In today’s economic climate, organizations are understandably looking for ways to operate more efficiently.

Leaders are under pressure to deliver results, and many are turning to leaner teams, tighter performance expectations and new technologies like AI to do more with less.

However, focusing solely on output at the expense of well-being is a short-sighted approach. While it may drive short-term gains, it risks long-term consequences: higher burnout, increased turnover and disengagement.

The message that “balance is a luxury” may resonate during tight labor cycles but it often comes at the cost of loyalty and organizational resilience.

Burnout Is a Business Risk

Work-life balance isn’t a “perk,” it’s a productivity and retention strategy. Numerous studies, including research from Gallup, link burnout to lower performance, increased absenteeism, and significant healthcare costs, estimated at up to $190 billion annually.

When employees are stretched too thin, their capacity to think creatively, solve problems or support customers diminishes.

Ignoring well-being isn’t just a people issue; it’s a business issue. Employees who are supported in balancing work and life are more engaged, more productive and more likely to stay.

AI Is a Tool, Not a Replacement for People-First Leadership

As AI tools evolve, many organizations are understandably reevaluating how work gets done. But while technology can improve efficiency, it cannot replace the human experience that drives collaboration, customer insight and innovation.

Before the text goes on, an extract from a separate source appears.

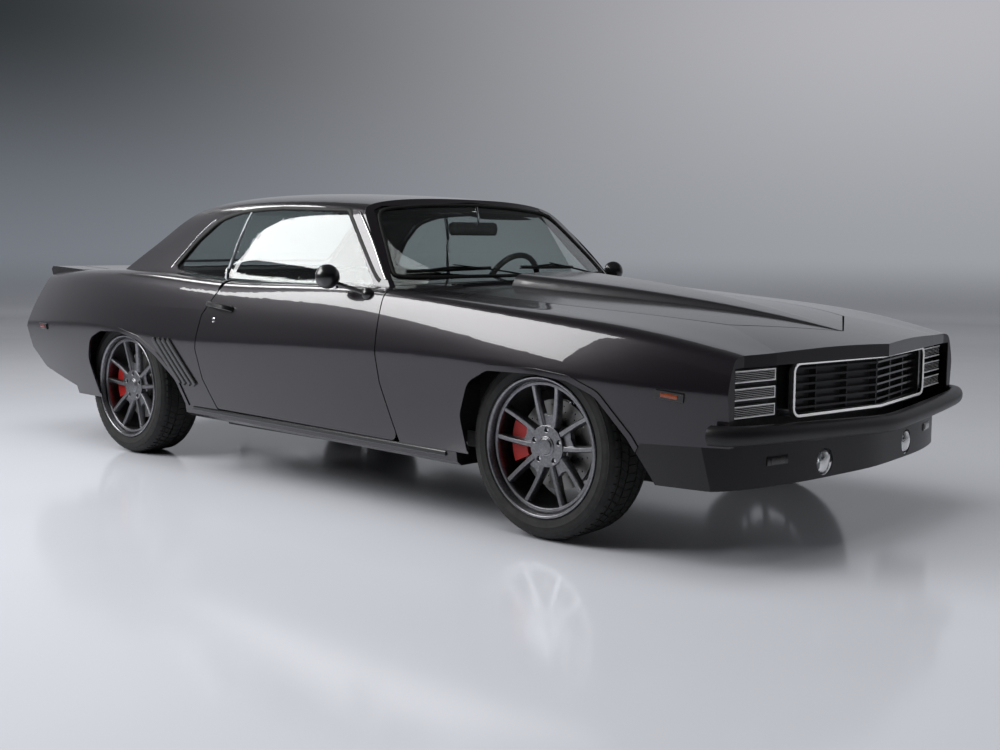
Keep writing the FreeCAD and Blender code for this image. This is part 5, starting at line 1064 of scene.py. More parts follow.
# The slanted channel between door glass and quarter glass
side_glass_skin = skin_of("door_glass_right", "quarter_windows", "roof")
channel, channel_ways = [], []
for k in range(9):
    t = k / 8
    s, h = -0.75 + 0.029 * t, 0.706 + 0.218 * t
    near = Vector((station(s), -0.8 + 0.16 * t, h * HEIGHT))
    at, way, index, distance = side_glass_skin.find_nearest(near)
    channel.append(at + way * 0.0015)
    channel_ways.append(way)
both("quarter_glass_channel", carry(channel, channel_ways, flat_section(0.017, 0.004, 0.004),
    scale=[1.25 - 0.06 * k for k in range(9)]), satin_channel, "shell", "bumper_paint", sharp=60.0)

# Wipers, parked at the foot of the windscreen
glass_skin = skin_of("windscreen")


def on_glass(y, z, lift):
    at, way = on_skin(glass_skin, (2.0, y, z), (-1, 0, 0))
    return at + way * lift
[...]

Many CEOs are pointing to generative AI as the reason they no longer need as many human workers. Shopify’s leadership even declared that no new hires will be made unless AI can’t do the job.

When leaders suggest that AI may soon replace certain roles or use it as a reason to pause hiring, it’s important to balance that message with a strong commitment to employee development.

The future of work will be shaped by those who can integrate technology without sacrificing culture or morale.

Culture Matters — Especially in a Competitive Talent Landscape

Even if jobs are harder to come by in certain sectors right now, employees still have options, and they’re paying close attention to how companies treat their people during challenging times.

Professionals increasingly evaluate workplace culture, leadership style and values before accepting roles. This is particularly true for younger generations of workers, who often prioritize flexibility, inclusion and meaningful work.

Organizations that foster a healthy environment where high performance is supported by empathy and balance will be better positioned to attract and retain top talent when market conditions shift again.

A Balanced Approach to Performance

This is not a call to lower standards or compromise on results. On the contrary, holding employees accountable is critical for any high-performing organization. But sustainable performance is built on a foundation of trust, support and respect.

The best leaders strike a balance: setting clear expectations while recognizing that well-being is integral to long-term success. This could include thoughtful flexibility, realistic workload management, open communication, and access to resources that support mental health and life outside of work.

Looking Ahead

Markets fluctuate. Talent cycles evolve. But organizational reputation and employee trust are lasting assets. How companies treat their people during this period of recalibration will shape not just short-term performance, but long-term identity and resilience.

Now is the time for leaders to take a clear-eyed view of what kind of culture they’re building — and whether it will stand the test of time.

Prioritizing employee well-being isn’t a trend to retire. It’s a principle that, when upheld consistently, pays dividends in both stability and success.